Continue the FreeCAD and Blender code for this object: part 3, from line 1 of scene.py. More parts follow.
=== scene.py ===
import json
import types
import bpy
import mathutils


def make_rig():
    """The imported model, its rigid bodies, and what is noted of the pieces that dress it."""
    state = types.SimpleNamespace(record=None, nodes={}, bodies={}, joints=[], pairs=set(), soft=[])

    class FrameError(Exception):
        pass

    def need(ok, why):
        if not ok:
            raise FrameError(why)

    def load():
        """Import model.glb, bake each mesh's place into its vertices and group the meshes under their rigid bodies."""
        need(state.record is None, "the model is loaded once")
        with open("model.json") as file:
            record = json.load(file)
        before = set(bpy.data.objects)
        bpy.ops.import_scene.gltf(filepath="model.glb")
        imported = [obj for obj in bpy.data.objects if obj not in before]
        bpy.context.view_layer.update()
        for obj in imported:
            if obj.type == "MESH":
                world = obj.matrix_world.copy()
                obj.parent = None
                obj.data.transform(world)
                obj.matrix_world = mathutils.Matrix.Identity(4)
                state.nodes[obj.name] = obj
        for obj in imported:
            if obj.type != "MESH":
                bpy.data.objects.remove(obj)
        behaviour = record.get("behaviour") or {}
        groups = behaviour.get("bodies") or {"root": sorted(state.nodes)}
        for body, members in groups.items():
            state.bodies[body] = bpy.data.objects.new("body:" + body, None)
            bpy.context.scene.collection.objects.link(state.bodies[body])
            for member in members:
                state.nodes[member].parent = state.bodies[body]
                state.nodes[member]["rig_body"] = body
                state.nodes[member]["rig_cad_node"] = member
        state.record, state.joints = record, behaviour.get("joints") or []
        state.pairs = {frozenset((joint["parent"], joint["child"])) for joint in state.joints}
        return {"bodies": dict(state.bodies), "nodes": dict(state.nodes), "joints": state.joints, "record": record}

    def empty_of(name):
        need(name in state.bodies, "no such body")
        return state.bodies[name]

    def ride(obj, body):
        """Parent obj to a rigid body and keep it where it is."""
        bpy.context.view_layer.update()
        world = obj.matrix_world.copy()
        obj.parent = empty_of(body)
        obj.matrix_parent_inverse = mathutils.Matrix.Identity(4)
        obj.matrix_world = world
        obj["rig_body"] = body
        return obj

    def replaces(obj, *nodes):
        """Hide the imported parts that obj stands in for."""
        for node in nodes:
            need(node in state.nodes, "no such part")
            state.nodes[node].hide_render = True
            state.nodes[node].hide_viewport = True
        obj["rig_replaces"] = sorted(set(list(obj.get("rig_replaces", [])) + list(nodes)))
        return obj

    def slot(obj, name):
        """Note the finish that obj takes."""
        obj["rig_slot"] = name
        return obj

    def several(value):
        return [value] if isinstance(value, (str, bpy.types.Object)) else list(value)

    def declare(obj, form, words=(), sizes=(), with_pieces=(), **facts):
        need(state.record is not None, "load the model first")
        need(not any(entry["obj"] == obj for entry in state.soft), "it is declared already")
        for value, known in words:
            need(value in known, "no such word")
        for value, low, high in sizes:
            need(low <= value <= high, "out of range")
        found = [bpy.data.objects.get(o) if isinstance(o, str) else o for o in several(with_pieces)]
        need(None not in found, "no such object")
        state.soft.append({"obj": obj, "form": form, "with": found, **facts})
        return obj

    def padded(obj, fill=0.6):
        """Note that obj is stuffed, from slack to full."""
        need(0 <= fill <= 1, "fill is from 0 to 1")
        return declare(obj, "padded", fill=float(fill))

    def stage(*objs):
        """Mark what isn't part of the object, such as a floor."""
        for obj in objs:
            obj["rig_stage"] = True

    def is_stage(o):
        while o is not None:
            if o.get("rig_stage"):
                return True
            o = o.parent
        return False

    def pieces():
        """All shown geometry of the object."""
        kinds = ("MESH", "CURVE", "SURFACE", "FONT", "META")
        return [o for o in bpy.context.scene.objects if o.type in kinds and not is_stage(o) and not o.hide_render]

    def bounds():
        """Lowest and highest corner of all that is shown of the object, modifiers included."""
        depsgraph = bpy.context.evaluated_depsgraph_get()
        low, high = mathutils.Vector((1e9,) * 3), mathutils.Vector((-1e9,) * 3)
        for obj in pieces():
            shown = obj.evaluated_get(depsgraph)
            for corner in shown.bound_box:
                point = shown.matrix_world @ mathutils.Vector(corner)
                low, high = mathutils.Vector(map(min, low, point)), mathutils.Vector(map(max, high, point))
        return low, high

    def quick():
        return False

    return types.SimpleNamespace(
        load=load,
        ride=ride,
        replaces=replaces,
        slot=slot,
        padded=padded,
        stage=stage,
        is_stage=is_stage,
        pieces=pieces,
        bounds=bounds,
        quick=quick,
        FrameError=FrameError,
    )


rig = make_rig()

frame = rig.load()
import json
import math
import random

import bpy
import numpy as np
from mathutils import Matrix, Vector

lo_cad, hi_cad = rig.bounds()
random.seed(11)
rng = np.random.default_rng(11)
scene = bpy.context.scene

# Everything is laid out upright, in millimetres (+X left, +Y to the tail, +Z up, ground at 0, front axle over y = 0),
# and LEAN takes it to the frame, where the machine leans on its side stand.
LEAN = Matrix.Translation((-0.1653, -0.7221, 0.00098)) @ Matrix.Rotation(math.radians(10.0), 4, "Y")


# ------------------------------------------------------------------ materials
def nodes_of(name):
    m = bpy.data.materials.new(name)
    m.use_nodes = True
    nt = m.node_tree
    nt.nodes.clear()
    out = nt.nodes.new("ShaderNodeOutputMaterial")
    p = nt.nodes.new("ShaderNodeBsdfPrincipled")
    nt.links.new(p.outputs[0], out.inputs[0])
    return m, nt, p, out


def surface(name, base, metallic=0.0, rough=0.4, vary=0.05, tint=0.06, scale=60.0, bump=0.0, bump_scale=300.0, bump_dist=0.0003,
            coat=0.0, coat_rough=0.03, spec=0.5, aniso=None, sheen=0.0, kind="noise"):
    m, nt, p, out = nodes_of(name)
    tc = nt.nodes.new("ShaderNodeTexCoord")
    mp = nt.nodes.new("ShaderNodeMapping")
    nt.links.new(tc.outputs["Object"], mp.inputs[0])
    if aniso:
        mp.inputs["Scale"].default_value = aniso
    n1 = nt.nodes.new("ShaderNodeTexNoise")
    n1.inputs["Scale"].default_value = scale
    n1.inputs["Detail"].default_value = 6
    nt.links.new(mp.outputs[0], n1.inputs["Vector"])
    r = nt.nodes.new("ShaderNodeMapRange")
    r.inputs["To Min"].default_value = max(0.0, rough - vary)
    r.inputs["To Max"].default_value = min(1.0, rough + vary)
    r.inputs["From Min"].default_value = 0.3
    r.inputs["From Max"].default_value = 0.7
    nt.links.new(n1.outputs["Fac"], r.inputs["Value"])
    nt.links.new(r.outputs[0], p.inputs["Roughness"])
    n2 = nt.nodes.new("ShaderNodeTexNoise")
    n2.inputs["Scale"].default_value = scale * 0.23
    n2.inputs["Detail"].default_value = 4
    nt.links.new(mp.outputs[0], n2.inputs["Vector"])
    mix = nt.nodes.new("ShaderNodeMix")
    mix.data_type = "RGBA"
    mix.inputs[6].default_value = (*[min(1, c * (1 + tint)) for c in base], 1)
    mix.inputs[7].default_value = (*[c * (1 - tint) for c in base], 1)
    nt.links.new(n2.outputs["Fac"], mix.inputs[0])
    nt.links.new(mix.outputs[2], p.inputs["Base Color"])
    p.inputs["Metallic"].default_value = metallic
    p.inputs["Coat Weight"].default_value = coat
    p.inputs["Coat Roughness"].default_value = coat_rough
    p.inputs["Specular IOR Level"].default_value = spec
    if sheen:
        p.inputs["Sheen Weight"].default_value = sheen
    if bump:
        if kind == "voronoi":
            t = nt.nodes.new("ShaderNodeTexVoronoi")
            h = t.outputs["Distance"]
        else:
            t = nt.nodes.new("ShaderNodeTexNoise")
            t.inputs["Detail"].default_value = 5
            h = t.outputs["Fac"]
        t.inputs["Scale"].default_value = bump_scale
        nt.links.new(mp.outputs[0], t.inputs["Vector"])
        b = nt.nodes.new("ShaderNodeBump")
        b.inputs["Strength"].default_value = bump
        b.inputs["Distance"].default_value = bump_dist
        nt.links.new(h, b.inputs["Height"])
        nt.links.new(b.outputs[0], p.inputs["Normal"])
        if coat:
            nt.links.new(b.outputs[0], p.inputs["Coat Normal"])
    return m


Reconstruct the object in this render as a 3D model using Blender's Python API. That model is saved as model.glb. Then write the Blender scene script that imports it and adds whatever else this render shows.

__Written instruction__: Each line from the one containing "import types" through the one containing "state.nodes[member].parent = state.bodies[body]" must be retyped exactly, the first and last of these included.

__Result for this exercise__:
import types
import bpy
import mathutils


def make_rig():
    """The imported model, its rigid bodies, and what is noted of the pieces that dress it."""
    state = types.SimpleNamespace(record=None, nodes={}, bodies={}, joints=[], pairs=set(), soft=[])

    class FrameError(Exception):
        pass

    def need(ok, why):
        if not ok:
            raise FrameError(why)

    def load():
        """Import model.glb, bake each mesh's place into its vertices and group the meshes under their rigid bodies."""
        need(state.record is None, "the model is loaded once")
        with open("model.json") as file:
            record = json.load(file)
        before = set(bpy.data.objects)
        bpy.ops.import_scene.gltf(filepath="model.glb")
        imported = [obj for obj in bpy.data.objects if obj not in before]
        bpy.context.view_layer.update()
        for obj in imported:
            if obj.type == "MESH":
                world = obj.matrix_world.copy()
                obj.parent = None
                obj.data.transform(world)
                obj.matrix_world = mathutils.Matrix.Identity(4)
                state.nodes[obj.name] = obj
        for obj in imported:
            if obj.type != "MESH":
                bpy.data.objects.remove(obj)
        behaviour = record.get("behaviour") or {}
        groups = behaviour.get("bodies") or {"root": sorted(state.nodes)}
        for body, members in groups.items():
            state.bodies[body] = bpy.data.objects.new("body:" + body, None)
            bpy.context.scene.collection.objects.link(state.bodies[body])
            for member in members:
                state.nodes[member].parent = state.bodies[body]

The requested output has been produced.